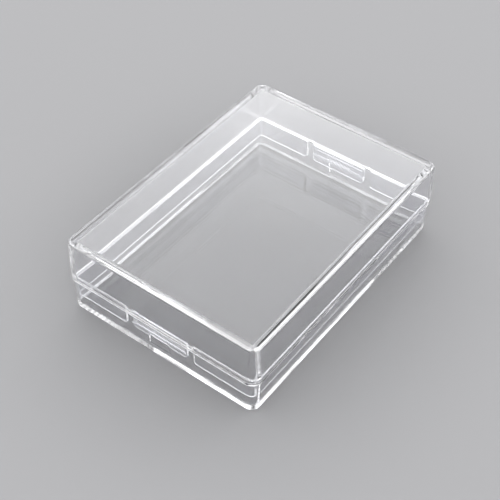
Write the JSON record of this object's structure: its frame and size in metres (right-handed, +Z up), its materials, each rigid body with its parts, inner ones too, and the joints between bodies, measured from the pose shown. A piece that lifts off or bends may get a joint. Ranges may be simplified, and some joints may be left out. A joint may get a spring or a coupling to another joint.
{
  "type": "snap lid storage box",
  "caption": "Clear rectangular snap-lid box for guitar picks: shallow base tray, lift-off lid with an inner tongue, and a springy snap tab at each short end.",
  "frame": {"origin": "centre of the footprint on the flat underside, the face that the box rests on", "axes": "+X along the box's long side, +Y along its short side, +Z up through the lid"},
  "size_m": [0.0908, 0.0656, 0.0253],
  "materials": {
    "clear_tray": "clear polished polystyrene",
    "clear_lid": "clear polished polystyrene"
  },
  "bodies": {
    "base": {"base_tray": "clear_tray"},
    "lid": {"lid": "clear_lid"},
    "left_tab": {"left_snap_tab": "clear_lid"},
    "right_tab": {"right_snap_tab": "clear_lid"}
  },
  "joints": [
    {"name": "lid_lift", "type": "slide", "parent": "base", "child": "lid", "axis": [0, 0, 1], "range_m": [0, 0.04]},
    {"name": "left_tab_flex", "type": "hinge", "parent": "lid", "child": "left_tab", "pos_m": [-0.0431, 0, 0.0113], "axis": [0, -1, 0], "range_deg": [0, 4], "stiffness_Nm_per_rad": 0.5},
    {"name": "right_tab_flex", "type": "hinge", "parent": "lid", "child": "right_tab", "pos_m": [0.0431, 0, 0.0113], "axis": [0, 1, 0], "range_deg": [0, 4], "stiffness_Nm_per_rad": 0.5}
  ]
}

§ Set exercise
Write out the whole listing exactly.

§ Correct answer
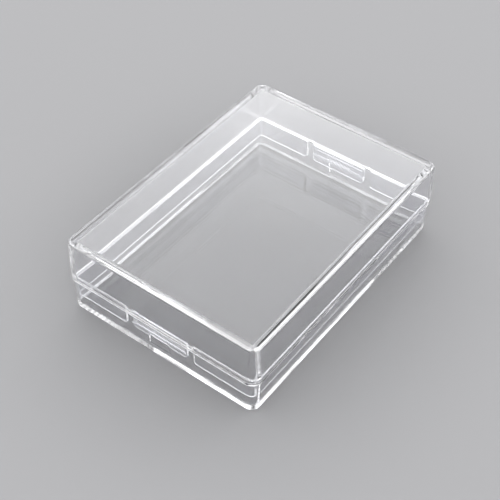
Write the JSON record of this object's structure: its frame and size in metres (right-handed, +Z up), its materials, each rigid body with its parts, inner ones too, and the joints between bodies, measured from the pose shown. A piece that lifts off or bends may get a joint. Ranges may be simplified, and some joints may be left out. A joint may get a spring or a coupling to another joint.
{
  "type": "snap lid storage box",
  "caption": "Clear rectangular snap-lid box for guitar picks: shallow base tray, lift-off lid with an inner tongue, and a springy snap tab at each short end.",
  "frame": {"origin": "centre of the footprint on the flat underside, the face that the box rests on", "axes": "+X along the box's long side, +Y along its short side, +Z up through the lid"},
  "size_m": [0.0908, 0.0656, 0.0253],
  "materials": {
    "clear_tray": "clear polished polystyrene",
    "clear_lid": "clear polished polystyrene"
  },
  "bodies": {
    "base": {"base_tray": "clear_tray"},
    "lid": {"lid": "clear_lid"},
    "left_tab": {"left_snap_tab": "clear_lid"},
    "right_tab": {"right_snap_tab": "clear_lid"}
  },
  "joints": [
    {"name": "lid_lift", "type": "slide", "parent": "base", "child": "lid", "axis": [0, 0, 1], "range_m": [0, 0.04]},
    {"name": "left_tab_flex", "type": "hinge", "parent": "lid", "child": "left_tab", "pos_m": [-0.0431, 0, 0.0113], "axis": [0, -1, 0], "range_deg": [0, 4], "stiffness_Nm_per_rad": 0.5},
    {"name": "right_tab_flex", "type": "hinge", "parent": "lid", "child": "right_tab", "pos_m": [0.0431, 0, 0.0113], "axis": [0, 1, 0], "range_deg": [0, 4], "stiffness_Nm_per_rad": 0.5}
  ]
}